HKUST‑1 Synthesis in PET Track-Etched Membranes via Conversion of Deposited Cu for Carbon Dioxide Capture

Abstract

Climate change remains one of the most critical global challenges, largely driven by the rise in atmospheric CO2 levels. Effective strategies for capturing and utilizing CO2 are crucial to mitigate its environmental impact. Metal−organic frameworks (MOFs), particularly HKUST-1 (MOF-199), are promising materials due to their high surface area, porosity, and tunable properties. In this study, HKUST-1 was successfully immobilized on polyethylene terephthalate (PET) tracketched membranes, leveraging the membranes’ well-defined porosity and chemical stability. Membrane characterization via SEM revealed uniform coverage of octahedral HKUST-1 crystals with sizes ranging from 0.15 μm (inside the pores) to 1.5−5 μm (on the surface of the membrane). BET analysis of the PET TeMs-HKUST-1 composite membrane indicated a specific surface area of up to 382 m2 /g. XRD confirmed the crystallinity of the HKUST-1 structure.

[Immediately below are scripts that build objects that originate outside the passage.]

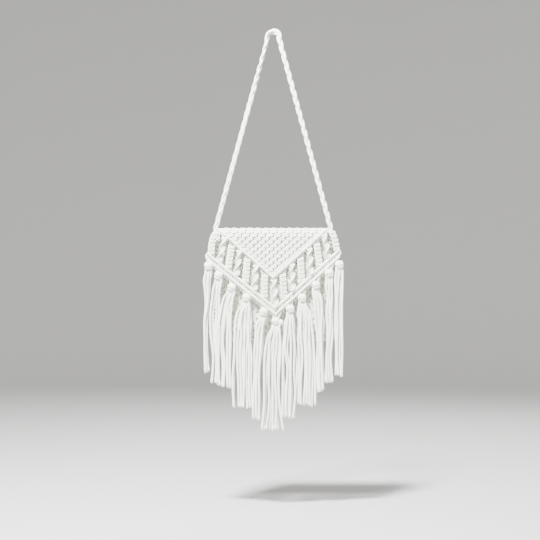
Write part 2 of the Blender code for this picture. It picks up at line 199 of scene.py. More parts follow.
SECOND_LUMP = {6: (0.0075, -0.0020)}  # the middle knot has a second, smaller lump beside it

# The wraps of a gathering knot: height on the knot, size across as a share of the knot's, radius of
# the cord and slant in degrees.
GATHERING = (
    (0.78, 0.74, 0.0022, -10),
    (0.46, 0.93, 0.0024, -8),
    (0.12, 1.02, 0.0025, -4),
    (-0.18, 0.96, 0.0022, 0),
    (-0.66, 0.86, 0.0023, 9),
)
KNOT_CORE = 0.0052  # radius of the bundle of cords inside a knot
CORE_REACH = 0.004  # and half its length

# How a tassel's cord hangs: share of its length, share of the way out to its foot.
FRINGE_WAY = (
    (0.0, 0.0),
    (0.05, 0.10),
    (0.12, 0.46),
    (0.22, 0.72),
    (0.36, 0.88),
    (0.55, 0.94),
    (0.78, 0.98),
    (1.0, 1.0),
)
FRINGE_INSIDE = 0.0095  # width of the cords inside the knot
FRINGE_LAYER = 0.0021  # how far each cord lies before or behind the tassel's middle
FRINGE_BOW = 0.0012  # how far the outer cords bow out below the knot
FRINGE_UNEVEN = 0.022  # how much shorter a cord may be, as a share
SWAY_TOGETHER = 0.0008  # how far the cords of a tassel sway as one,
SWAY_ALONE = 0.0012  # each by itself
SWAY_DEEP = 0.0007  # and to the front and back
PLIES = 4  # ends of the plies at a cord's tip

# How far the flat braid of the strap is turned out of the plane of the loop, along its length.
STRAP_FACES = (
    # share of the length, degrees
    (0.0, 0),
    (0.12, 10),
    (0.25, 35),
    (0.40, 0),
    (0.48, 0),
    (0.53, 85),
    (0.58, 70),
    (0.70, -20),
    (0.88, 15),
    (1.0, 0),
)

# The way of each of a square knot's four cords: across in half cord spacings, down in half heights
# of the knot and out in steps, FULL_OUT of which reach the front of the panel.
LEFT_WORKER = (
    (-3.3, -1.00, -0.2), (-2.7, -0.62, 0.6), (-2.4, -0.30, 0.1), (-1.3, -0.30, -1.3),
    (1.3, -0.34, -1.4), (2.5, -0.36, -0.1), (2.85, -0.14, 1.4), (2.8, 0.12, 1.5),
    (2.4, 0.34, -0.2), (1.2, 0.32, -1.4), (-1.2, 0.30, -1.3), (-2.5, 0.46, 0.0),
    (-3.1, 0.80, 0.3),
)
RIGHT_WORKER = (
    (3.3, -1.00, -0.2), (2.3, -0.76, 0.5), (1.0, -0.60, 1.5), (-0.9, -0.28, 1.7),
    (-2.2, -0.10, 0.8), (-2.6, 0.10, -0.5), (-2.2, 0.36, 0.7), (-0.8, 0.52, 1.7),
    (1.1, 0.24, 1.6), (2.1, 0.46, 0.7), (3.1, 0.80, 0.1),
)
LEFT_FILLER = ((-0.75, -1.05, -0.2), (-0.95, -0.4, 0.1), (-0.95, 0.3, 0.1))
RIGHT_FILLER = ((0.75, -1.05, -0.2), (0.95, -0.4, 0.1), (0.95, 0.3, 0.1))
FULL_OUT = 1.7
SQUARE_KNOT = (LEFT_WORKER, LEFT_FILLER, RIGHT_FILLER, RIGHT_WORKER)
UNEVEN_DOWN = 0.01  # how unevenly a knot of a panel lies, as a share of a row,
UNEVEN_OUT = 0.05  # stands out
UNEVEN_CORD = 0.03  # and how unevenly thick its cords are, as shares


def smooth_path(points, per):
    """Points along a Catmull-Rom curve through the given ones, per of them for each."""
    p = np.asarray(points, float)
    n = len(p)
    count = max(2, int(round((n - 1) * per)) + 1)
    at = np.linspace(0, n - 1, count)
    k = np.minimum(at.astype(int), n - 2)
    t = (at - k)[:, None]
    before, after = p[np.maximum(k - 1, 0)], p[np.minimum(k + 2, n - 1)]
    a, b = p[k], p[k + 1]
    return 0.5 * (2 * a + (b - before) * t + (2 * before - 5 * a + 4 * b - after) * t**2
                  + (3 * a - before - 3 * b + after) * t**3)


def length_along(path):
    """How far along the path each of its points lies."""
    return np.concatenate([[0], np.cumsum(np.linalg.norm(np.diff(path, axis=0), axis=1))])


def directions(path):
    """The direction of the path at each of its points."""
    ahead = np.gradient(path, axis=0)
    return ahead / np.linalg.norm(ahead, axis=1)[:, None]


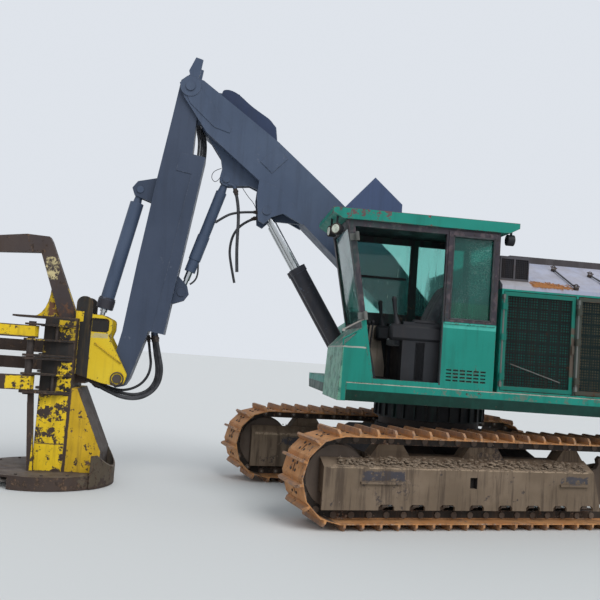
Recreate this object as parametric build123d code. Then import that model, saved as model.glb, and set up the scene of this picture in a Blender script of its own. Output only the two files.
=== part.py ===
from build123d import *
import os
from math import atan2, cos, hypot, pi, radians, sin, tan

# Tracked feller buncher, in millimetres. +X is forward, +Y is the machine's left (cab side), +Z is up.
# The origin is on the swing axis at ground level. The upper body looks along +X; the tracks below it
# are turned about the swing axis, as the machine was parked.

os.makedirs("parts", exist_ok=True)

# Tracks
track_turn = 12.4            # degrees from the upper body's heading to the tracks'
gauge = 2540.0               # between the two tracks' centre lines
shoe_width = 610.0
link_pitch = 190.0
run_links = 18               # links along each straight run
turn_links = 6               # links round half a wheel
link_above = 40.0            # pin centre to the shoe's underside
link_below = 45.0            # pin centre to the running face
shoe_plate = 12.0
grouser_height = 65.0
grouser_place = 30.0         # from the shoe's leading edge
grouser_thick = 26.0
grouser_clip = 35.0          # cut off each end's top corner
slot_place = 90.0            # the slot that lets mud out of a shoe, from its leading edge
slot_length = 80.0
slot_half = 17.0
rail_inner = 42.0            # half the gap between the two link rails
rail_outer = 88.0
seat_gap = 0.3               # between touching pieces that are not joined

pin_ring = link_pitch / 2 / sin(pi / (2 * turn_links))
wheel_height = pin_ring + link_above + shoe_plate + grouser_height
wheel_reach = run_links * link_pitch / 2
tread_radius = pin_ring * cos(pi / (2 * turn_links)) - link_below - seat_gap
run_floor = wheel_height - pin_ring + link_below

# Track frames
frame_outer = 235.0          # outer face of a side frame from the track's centre line
frame_inner = 170.0
frame_wall = 30.0
frame_bottom = 190.0
frame_channel_top = 350.0
frame_ridge = 597.0
frame_top = 700.0
frame_front = 1890.0
frame_rear = -1330.0
rear_slant = 105.0           # how far the frame's rear end leans forward up to its ridge
yoke_gap = 105.0             # half the slot that the idler runs in
roller_radius = 85.0
roller_shaft = 32.0          # half the square collars at a roller's ends
roller_count = 8
roller_spacing = 337.0
roller_first = -1147.0
arch_half = 85.0             # half the width of the arches over the rollers
arch_height = 55.0
arch_corner = 25.0
slides = ((-1110.0, -926.0), (-102.0, 237.0), (1000.0, 1270.0))   # rear and front of each slide's top
slide_slope = 90.0
window = (212.0, 294.0, 407.0, 520.0)   # the pocket in the frame's side: rear, front, bottom, top
step_proud = 25.0            # the ledges on the frame's side
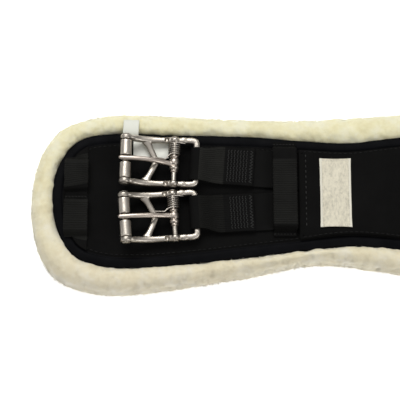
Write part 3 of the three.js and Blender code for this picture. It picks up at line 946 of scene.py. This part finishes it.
def keeper(name, feet, clear, from_x, sag, ribbed, to_contour=False):
    """Elastic band across the pad, sewn down at its feet and ribbed within a range of Y.

    Its ends may be cut to the contour line.
    """
    low, high = feet[0][0], feet[-1][1]
    y = np.linspace(low, high, 900)
    path = resample(np.column_stack([np.zeros_like(y), y, keeper_height(y, feet, clear, sag)]), 640)
    s = lengths(path)
    above, _ = frames_along(path, up=(1, 0, 0))
    off_feet = np.interp(path[:, 1], y, off_foot(y, feet))
    foot = 1 - smoothstep(off_feet, 0, 2.5)
    open_part = between(path[:, 1], *ribbed)
    for a, b in feet[1:-1]:
        open_part *= 1 - between(path[:, 1], a - 2.5, b + 3.5)
    rib = 0.5 * np.abs(np.sin(math.pi * s / 1.75)) ** 0.8
    thick = 0.42 + rib * (1 - 0.35 * foot) * open_part + 0.3 * (1 - open_part)
    u = np.linspace(-1, 1, 25)
    section_u = np.concatenate([u, u[::-1]])
    sign = np.concatenate([rounded(u, 0.94, 0.03), -rounded(u, 0.94, 0.03)])
    half = KEEPER_HALF - 0.35 + 0.14 * np.sin(2 * math.pi * s / 3.0) - 0.5 * foot
    middle = from_x + KEEPER_HALF + 0.35 * ripple(from_x, path[:, 1], 7, 9, 2.0)
    along = path[:, 1:2]
    crease = ripple(section_u * KEEPER_HALF + along * 0.55, along, 3.4, 7.5, from_x)
    puff = 0.34 * crease * (1 - smoothstep(off_feet, 1.5, 11))[:, None]
    points = np.empty((len(path), len(section_u), 3))
    points[..., 0] = middle[:, None] + half[:, None] * section_u[None]
    points[..., 1:] = path[:, None, 1:]
    for _, b in feet[1:-1]:
        fan = smoothstep(path[:, 1], b + 0.5, b + 4) * (1 - smoothstep(path[:, 1], b + 6, b + 19))
        points[..., 1] += 1.6 * fan[:, None] * (section_u[None] + 1)
    points += above[:, None] * (thick[:, None] * sign[None] + puff)[..., None]
    if to_contour:
        for side, inner, end in ((1, feet[-1][0] + 1, high), (-1, feet[0][1] - 1, low)):
            stop = edge_y(points[..., 0], side, GROOVE + 0.2)
            y = points[..., 1] * side
            beyond = np.maximum(y - inner * side, 0)
            stretch = (stop - inner) * side / abs(end - inner)
            points[..., 1] = side * (np.minimum(y, inner * side) + beyond * stretch)
    obj = solid(f"{name}_band", *capped(points))
    piece(obj, ELASTIC, "root", [name])
    obj.data.materials.append(ELASTIC_GROUND_AND_SHADE)
    # The keeper's smooth ends take the dark ground weave, whose colour partly paints the shade on their
    # slopes.
    ends = np.repeat(open_part[:-1] < 0.5, points.shape[1]).astype(np.int32)
    obj.data.polygons.foreach_set("material_index", np.append(ends, [1, 1]))


def keeper_stitches():
    """Rows across the middle foot of each outer keeper and the end feet of each inner one."""
    runs = []
    for keepers, rows in ((OUTER_KEEPERS, (0.3, 2.7)), (INNER_KEEPERS, (-28.9, 41.7))):
        for from_x in keepers.values():
            for y in rows:
                seam = np.full((30, 3), [0, y, 32.05])
                seam[:, 0] = np.linspace(from_x + 1.0, from_x + 2 * KEEPER_HALF - 1.0, 30)
                runs.append(stitch_run(seam, 1.7, 0.5))
    stitches("keeper_seams", runs, 0.28, BLACK_THREAD)


# ---------------------------------------------------------------- labels

LABEL_MIDDLE, LABEL_TOP = (-138, 2.7), 35.25
TAPE_THICK = 0.25


def sheet_of(name, plan, top, thick):
    """A thin closed sheet over a grid of plan points (U x V x 2)."""
    upper = np.concatenate([plan, top[..., None]], axis=2)
    lower = np.concatenate([plan, (top - thick)[..., None]], axis=2)
    u, v = top.shape
    p, f = grid(upper)
    q, g = grid(lower, start=u * v)
    index = np.arange(u * v).reshape(u, v)
    rim = np.concatenate([index[0, :], index[1:, -1], index[-1, ::-1][1:], index[::-1, 0][1:-1]])
    turn = np.roll(rim, -1)
    walls = [[int(a), int(b), int(b) + u * v, int(a) + u * v] for a, b in zip(rim, turn)]
    return solid(name, np.vstack([p, q]), f + [w[::-1] for w in g] + walls)


def woven_label():
    """Blank label with its long sides folded under and a hem at each end, sewn down all round."""
    u, v = np.meshgrid(np.linspace(-1, 1, 49), np.linspace(-1, 1, 109), indexing="ij")
    wave = ripple(u * 1.1, v * 2.0, 1, 1, 9.0)
    x = u * (12 - 0.35 * (1 - v**2)) + 0.25 * wave
    y = v * 26.5 + 0.5 * u**2 * np.sign(v) * np.abs(v) ** 6
    fold, hem = 1.9 / 12, 1.6 / 27
    folded = smoothstep(np.abs(u), 1 - fold, 1 - fold * 0.8)
    hemmed = smoothstep(np.abs(v), 1 - hem, 1 - hem * 0.75)
    top = LABEL_TOP + 0.12 * wave + 0.2 * np.maximum(folded, hemmed) + 0.3 * np.abs(v) ** 8
    obj = sheet_of("blank_woven_label", np.stack([x, y], axis=2) + LABEL_MIDDLE, top, 0.45)
    piece(obj, LABEL, "root", ["woven_label"])
    obj.data.materials.append(LABEL_EDGE)
    for p in obj.data.polygons:
        if abs(p.center.x / MM - LABEL_MIDDLE[0]) > 10.2:
            p.material_index = 1
    seam_x, seam_y = 10.0, 25.3
    sides = [[(a, t) for t in np.linspace(-seam_y, seam_y, 60)] for a in (-seam_x, seam_x)]
    sides += [[(t, b) for t in np.linspace(-seam_x, seam_x, 24)] for b in (-seam_y, seam_y)]
    seams = [np.column_stack([np.array(p) + LABEL_MIDDLE, np.full(len(p), LABEL_TOP + 0.17)]) for p in sides]
    stitches("label_seams", [stitch_run(seam, 1.7, 0.8) for seam in seams], 0.2, LABEL_THREAD)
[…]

The composite membranes exhibited CO2 sorption capabilities, with an adsorption capacity of 0.53 ± 0.03 mmol/g (after 1 h of adsorption) in the first cycle for the solvothermal method and 0.31 ± 0.02 mmol/g (after 1 h of adsorption) for the solvoshaker method. Durability tests demonstrated a stable performance over 12 adsorption− desorption cycles. These results highlight the potential of PET TeMs-HKUST-1 composite membranes for scalable and efficient CO2 capture, contributing to the development of sustainable solutions for addressing climate change.